The Committee believes that it is important to ensure that the Company’s discretionary share plan arrangements take into account developments in market practice. The use of joint ownership awards within the 2010 Plan should improve the tax efficiency of the arrangement for participants as well as reducing the employer’s national insurance costs for the Company.

For the purposes of the 2010 Plan, the 5% share capital dilution limit applicable under the existing Performance Share Plan will be removed. Dilution under the 2010 Plan and all other employee share schemes will be capped at 10% of the issued share capital over any ten year period. The Committee believe that removing the 5% limit will provide greater flexibility in respect of future awards under the 2010 Plan and avoid the need for future awards to be solely sourced through market purchase shares, which would result in an undesirable restriction on working capital.

Resolution 9 seeks shareholders’ approval to the amendment of the Avon Rubber p.l.c Employee Share Ownership Trust which will support the 2010 Plan in conjunction with, if required, a newly established employee share ownership trust established on identical terms and with the sole purpose of acting as co-owner with participants under the joint ownership award element of the 2010 Plan. The amendments proposed are required to facilitate the operation of the 2010 Plan.
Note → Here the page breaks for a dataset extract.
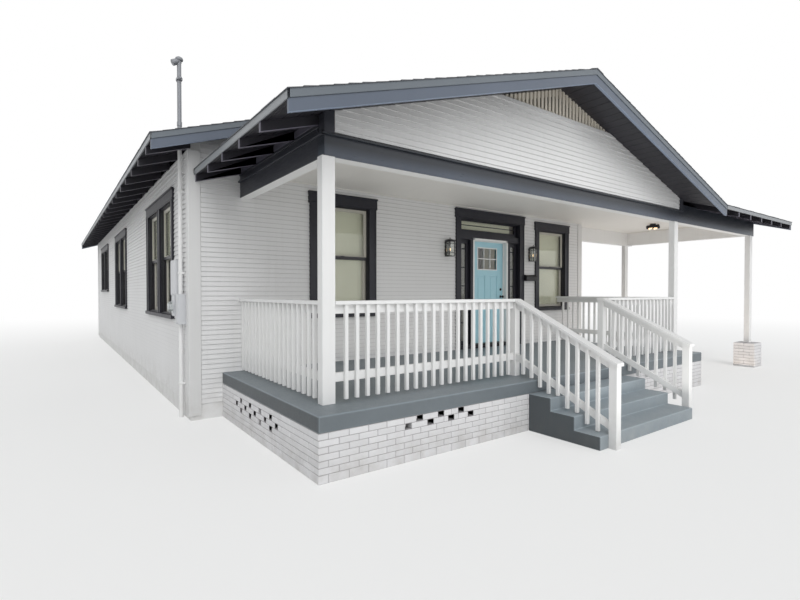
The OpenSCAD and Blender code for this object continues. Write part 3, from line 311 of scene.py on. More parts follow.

It is proposed to operate the 2010 Plan, subject to shareholder approval, in the financial year 2009/2010 and thereafter it is intended to make grants annually. The Remuneration Committee has considered which measure of performance is appropriate and has concluded that the performance conditions used under the 2002 Plan remain appropriate for the first awards under the 2010 Plan.

A summary of the main terms of the 2010 Plan and the consequential amendments to the employee trust are set out in Appendix 1.